Napoleón Bonaparte a quien se le atribuyen cientos de frases célebres, dejó una para la eternidad y, más modestamente, para este caso: «De lo sublime a lo ridículo no hay más que un solo paso». La dijo al parecer cuando supo del brutal incendio de Moscú, una ciudad que por la segunda década del 1800 resultaba el colmo de la belleza. La frase ha quedado para reseñar el peligro que corren los llamados tontos eminentes, esos que cada vez que hablan presumen de que se ha parado el mundo, y que no, que son sólo unos bobos con vistas a la bahía de Cádiz, tan hermosa, por cierto.

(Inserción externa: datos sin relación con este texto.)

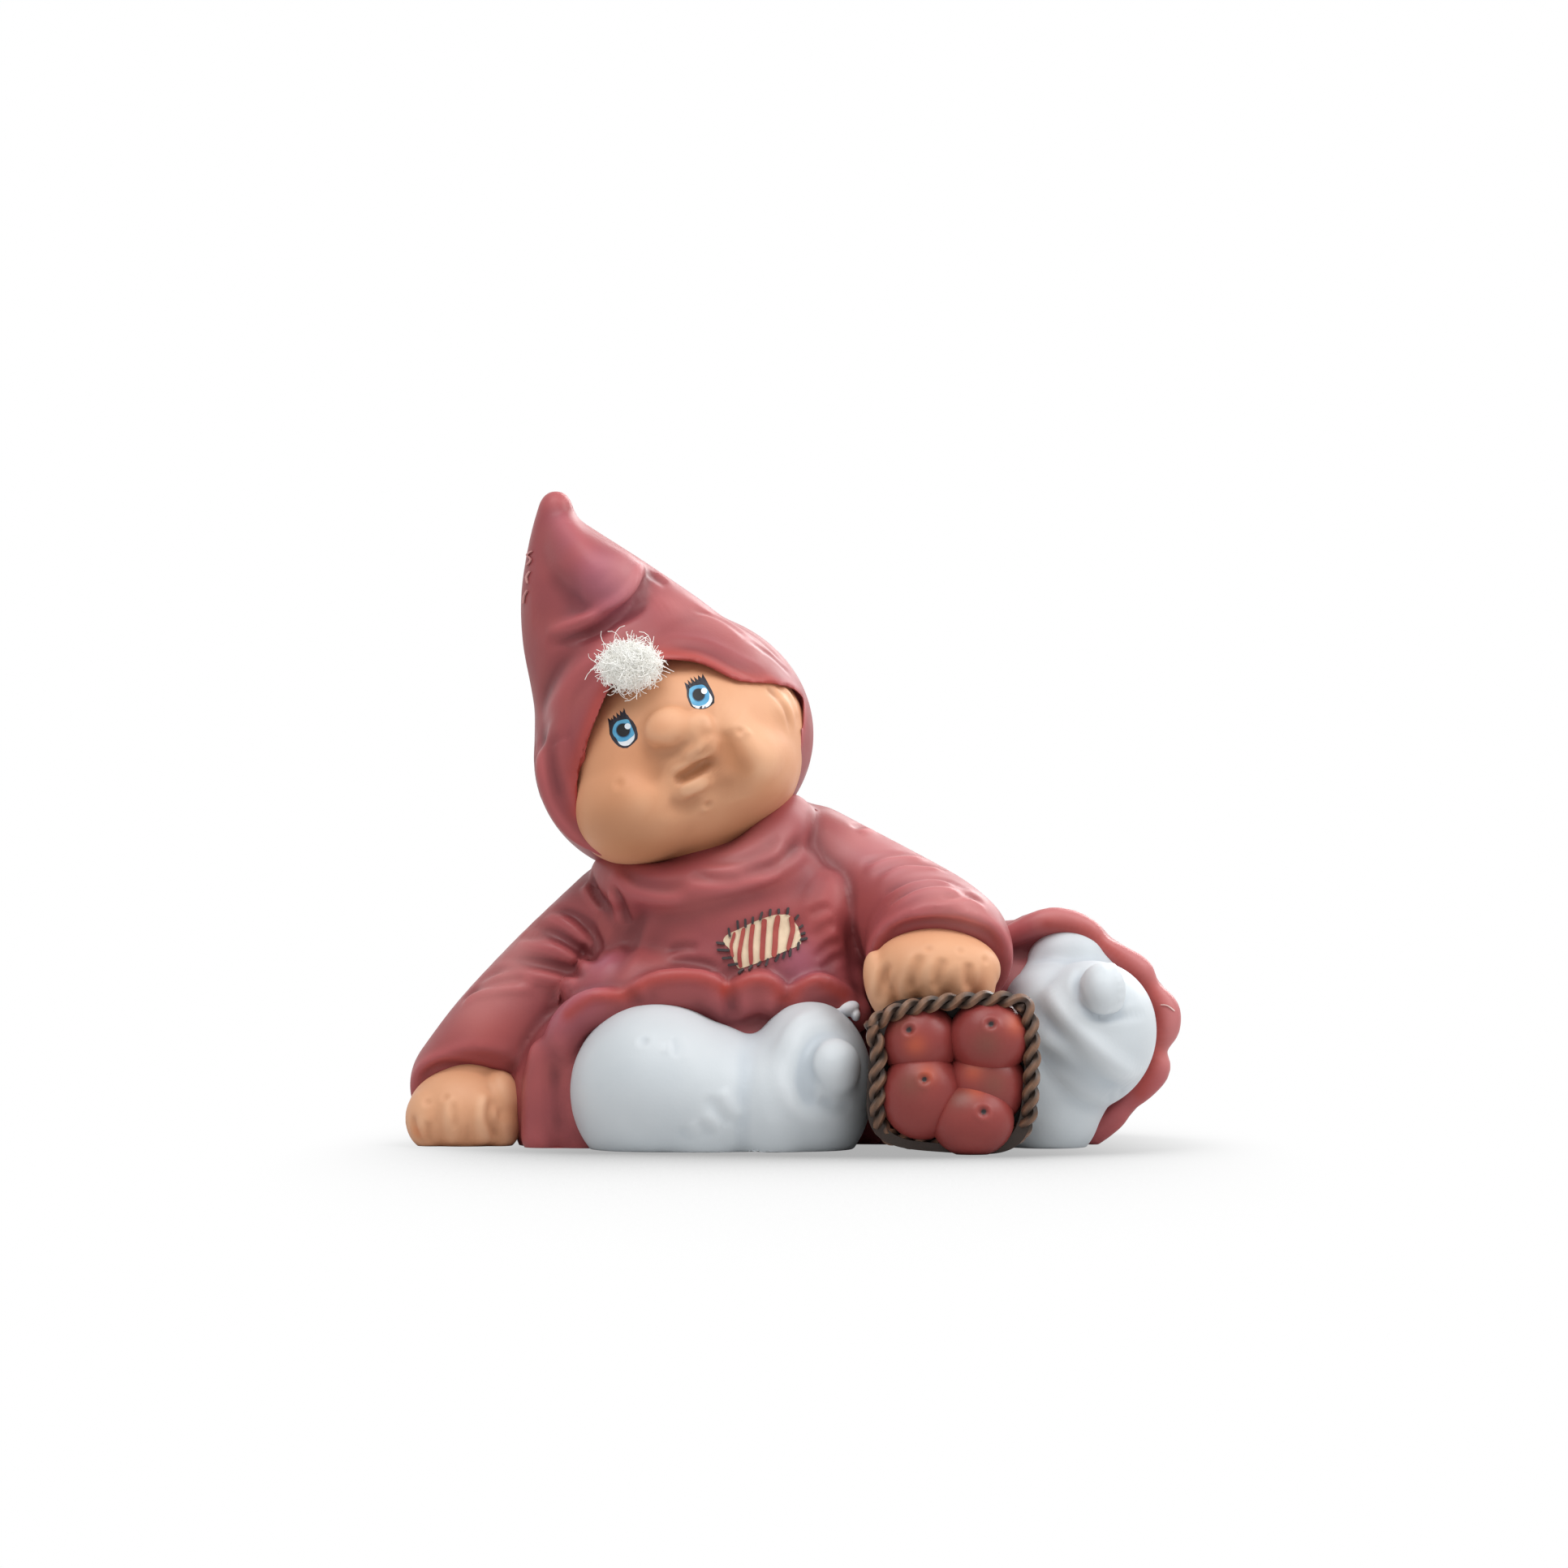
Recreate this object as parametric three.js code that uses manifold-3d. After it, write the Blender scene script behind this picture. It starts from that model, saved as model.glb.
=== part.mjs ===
// A reclining elf doll: a hand-painted figure, cast in resin in separate pieces that are pegged and
// glued together. Head and hood, tunic, skirt, two sleeves with hands, two legs in pale leggings
// with a knob at each toe, a basket of apples under the left hand, and a tuft of white fleece.
// Millimetres, +Z up. The doll faces -Y, so its right hand is at -X. It rests on its flat base.

import * as THREE from "three";
import { mergeVertices } from "three/addons/utils/BufferGeometryUtils.js";
import Module from "manifold-3d";

const wasm = await Module();
wasm.setup();

// Fits of the castings.
const seamGap = 0.3; // glue line between two castings
const pegBore = 5; // a peg on one casting sits in a socket in the next
const pegDepth = 4.5; // how deep a peg goes into its socket
const overrun = 3; // how far a cutter reaches past what it cuts
const weld = 0.001; // vertices nearer than this are one
const chordError = 0.32; // how far a facet may lie inside the round form that it stands for
const fewestSides = 8;
const domeShare = 0.2; // rings in the domed end of a limb over the sides of the limb

// Every form below is a lump: full sizes across (X), deep (Y) and tall (Z), a roll in degrees about
// Y, anticlockwise as the doll is faced, and its middle as shares of the half sizes of the lump
// that it is placed on, along that lump's own X, Y and Z.

// The seat is the first lump. The floor cuts it at a share of its half height below its middle.
const seatSize = { across: 70, deep: 40, tall: 36, roll: 0 };
const seatFloorShare = -0.72;

// Skirt of the tunic, spread over the floor behind and beside the legs.
const hipsSize = { across: 50, deep: 40, tall: 44, roll: 0, placeShares: [1.14, -0.15, 0.28] };
const drapeSize = { across: 64, deep: 41, tall: 40, roll: 0, placeShares: [0.5, -0.08, 0.05] };
const lapSize = { across: 28, deep: 30, tall: 34, roll: 0, placeShares: [-0.97, -0.78, -0.28] };
// The apron fills the skirt behind the front hem, so its width follows the seat as the hem does.
const apronAcrossShare = 0.543;
const apronSize = { deep: 26, tall: 24, roll: 0, placeShares: [-0.2, -0.9, 0.14] };

// Hem: a rolled, wavy edge, over the lap at the front and round the hips at the back.
const frontHem = { radius: 2.8, thinShare: 0.88 };
const frontHemShares = [
  [-1.16, -1.2, -0.56],
  [-1.17, -1.32, -0.06],
  [-1.09, -1.45, 0.33],
  [-0.89, -1.52, 0.6],
  [-0.63, -1.57, 0.76],
  [-0.39, -1.52, 0.69],
  [-0.15, -1.45, 0.69],
  [0.13, -1.35, 0.74],
  [0.34, -1.2, 0.59],
];
const backHem = { radius: 2.7, thinShare: 0.88 };
const backHemShares = [
  [-0.12, -0.75, 0.66],
  [0.13, -0.72, 0.86],
  [0.4, -0.7, 0.82],
  [0.64, -0.67, 0.6],
  [0.87, -0.65, 0.3],
  [0.89, -0.62, 0.03],
  [0.82, -0.62, -0.25],
  [0.69, -0.62, -0.5],
  [0.52, -0.62, -0.75],
];

// Tunic: belly, chest and shoulders, with the roll of its cowl collar.
const bellySize = { across: 44, deep: 34, tall: 42, roll: 0, placeShares: [-0.27, -0.5, 0.89] };
const chestSize = { across: 40, deep: 30, tall: 30, roll: 12, placeShares: [-0.16, 0.06, 0.6] };
const shoulderRightSize = { across: 20, deep: 20, tall: 17, roll: 45, placeShares: [-0.74, 0.03, 0.14] };
const shoulderLeftSize = { across: 25, deep: 20, tall: 17, roll: -30, placeShares: [0.78, 0.07, 0.28] };
const collar = { radius: 3.6, thinShare: 0.85 };
const collarShares = [
  [-0.89, -0.4, 0.52],
  [-0.61, -0.9, 0.32],
  [-0.18, -1.11, 0.13],
  [0.29, -1.11, 0.2],
  [0.66, -0.84, 0.46],
  [0.83, -0.4, 0.69],
];

// Head: an egg rolled over to the doll's right, with a childlike face.
const skullSize = { across: 41.4, deep: 38, tall: 37, roll: 23, placeShares: [0.02, -0.33, 1.6] };
const faceSizes = {
  cheekRight: { across: 19, deep: 16, tall: 17, roll: 23, placeShares: [-0.56, -0.55, -0.16] },
  cheekLeft: { across: 18, deep: 16, tall: 18, roll: 23, placeShares: [0.44, -0.5, -0.15] },
  chin: { across: 18, deep: 15, tall: 12, roll: 23, placeShares: [-0.18, -0.55, -0.58] },
  brow: { across: 26, deep: 12, tall: 12, roll: 23, placeShares: [-0.07, -0.58, 0.56] },
  muzzle: { across: 13, deep: 9, tall: 9, roll: 23, placeShares: [0.01, -0.87, -0.11] },
  nose: { across: 5.6, deep: 9, tall: 5, roll: 23, placeShares: [0.07, -0.98, 0.32] },
  lowerLip: { across: 5.6, deep: 7, tall: 2.8, roll: 23, placeShares: [-0.07, -0.97, -0.22] },
  ear: { across: 6, deep: 6, tall: 9, roll: 10, placeShares: [0.84, -0.42, 0.1] },
};
const mouthSize = { across: 6.8, deep: 5, tall: 1.5, roll: 28, placeShares: [0.01, -1.16, -0.11] };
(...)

Por más excelentes que hayan sido los esfuerzos de los guionistas (¿quizá uno de ellos el de Cuéntame?) el balance final sólo alumbra un efecto: el sarcasmo. La escena de ese Sánchez, presuntamente humano, comunicándole a su señora, ya revestida matinalmente para sus negocios extramaritales, que no desea desayunar porque ha cenado mucho, mueve, según algún espectador privilegiado de los que saben algo de cine, a concluir de esta guisa: «Y a nosotros, ¿qué nos importa que a Sánchez le regurgite el cochinillo de la víspera?». Pues eso.

Entre todos los males que encierra el docurisa de Sánchez hay uno que los sentencia definitivamente: se ha quedado viejo. El Sánchez de ahora ya peina canas y está acrisolado como el mentiroso más procaz de la Historia reciente de España, de forma que hasta sus posturas, tan estudiadas en el filme, parecen falsas. Los andares de Sánchez, a medio camino entre los balbuceantes de John Wayne y los ufanos de un sargento de Regulares, parecen en la película más artificiales que la leche en polvo. O sea, no hay por donde cogerlos.

Si alguien se ha empeñado en hacer un favor al sujeto con estas Cuatro estaciones de Sánchez, concebidas como un plagio de cualquier película sobre John Kennedy, se ha equivocado de medio y, sobre todo, de tiempo. A este Sánchez ya no le cree ni Santos Cerdán, ese finísimo estilista del pensamiento que cada vez que mira a su jefe parece que se está diciendo: «A ver qué se le ocurre ahora a éste».

Lo dicho: ¿Qué queda tras las primeras entregas del bodrio publicitario? Pues la certeza de que nos encontramos ante un tipo cursi, postizo, trucado, al que de ahora en adelante, cuando nos refiramos a su persona, podremos apostillar: «Sánchez, ¡ese hombre…!». Como con Franco. Hasta con mayor displicencia. Al fin y al cabo, a éste le sufrimos aquí y ahora.